Sunday, January 15, 2006

Inspiring eye-openers

I have been thinking that it might be helpful for you to know what has shaped my views on politics.

Back in 2002, I was majoring in Anthropology at UBC. My focus was on Archaeology and Physcical Anthropology, but we had to fulfill a certain number of ethnographic credits. After much endorsement from classmates, I enrolled myself in a class called The Ethnogography of Vancouver's Downtown Eastside, taught by Michael Ames, then curator of the Museum of Anthropology, and Jim Green, at the time a member of Larry Campbell's COPE party.

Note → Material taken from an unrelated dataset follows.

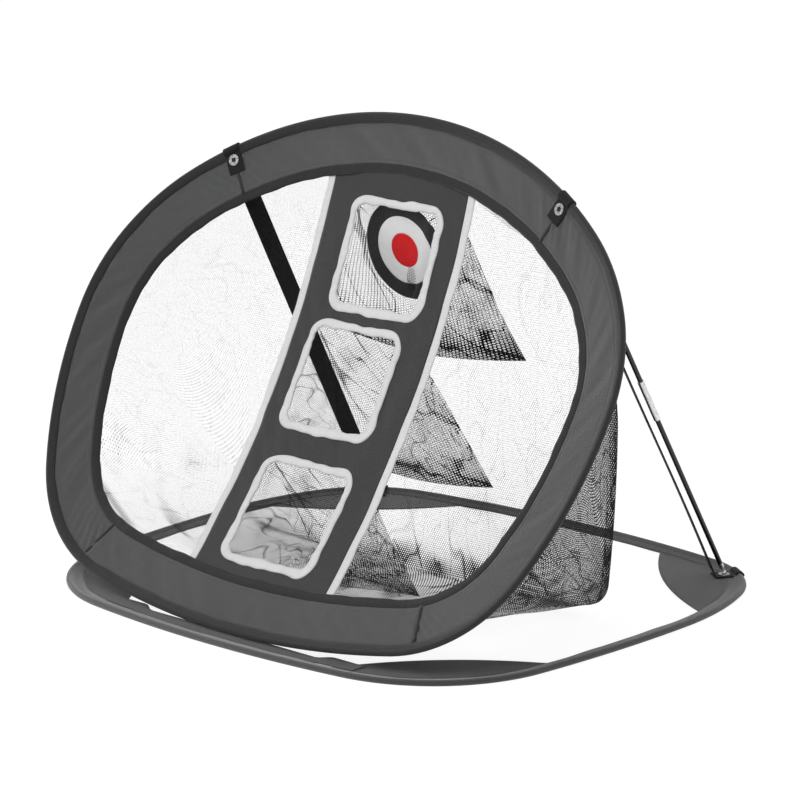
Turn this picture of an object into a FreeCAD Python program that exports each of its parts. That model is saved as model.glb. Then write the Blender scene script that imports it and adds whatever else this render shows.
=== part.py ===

In class, we looked at the Downtown Eastside through a global lens, and read authors such as Antonio Gramsci, Pierre Bourdieu, Earl Shorris, and Paulo Friere. The first book I read for that class, however, was a homegrown one: John Ralston Saul's The Unconscious Civilization. And that was the book that did it for me.

Did what, exactly? It opened my eyes to a whole new way of understanding the world around me. More precisely, it gave me a language to understand the dissatisfaction I felt with the world and the way things often are. I still feel this dissatisfaction, but having read these authors, I know better what my own role is in contributing to the discontent I find with the world. Which is why, one day when I'm ready, I will jump into the world of politics and do what I can to eliminate some of this discontent. Then I really will be able to put an X in the box next to my name on a ballot.